Once you pass an NASD exam, the next step is to attend a short, in-house sales training course. Training is provided over the course of a few weeks and it is all about selling investment products. That means learning about the products the firm wants to you sell and learning how to overcoming a client’s objections to buying. After this training period is over, the brokers are let loose on the public to sell investments that they barely know anything about.
Since it is easy to make a lot of money selling investment products, the greed has spread from brokerage firms and insurance companies to banks, accounting firms, and law firms. The partners at some accounting firms and law firms can become intoxicated with the idea of adding quick and easy revenue to their bottom line by selling investment products and insurance directly or referring to someone who does and collecting a cut of the fees. Industry professionals will tell you that most accounting and law firms should not be in the investment advice business. It is a huge conflict of interest.
H&R Block used to be an income tax preparation firm.
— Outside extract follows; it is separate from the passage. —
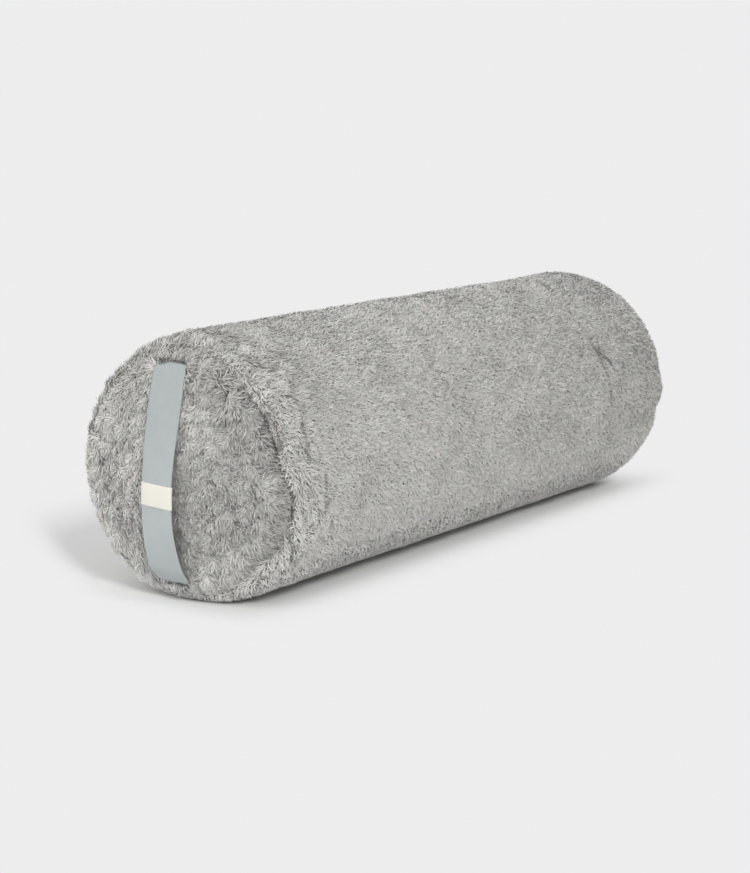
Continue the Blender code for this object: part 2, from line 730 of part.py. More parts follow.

It is now H&R Block Financial Advisors. The advisors now sell tax preparation services along with a range of investment and insurance products. That is a great combination for H&R Block, because the investment advisors have full access to a client’s financial information. However, it is lousy deal for unsuspecting tax clients who visit the firm to get their taxes done. Many end up buying high-commission whole life insurance, variable annuities, loaded mutual funds, and other products that have high fees and commissions. This is all done under the banner of “independent financial advices”.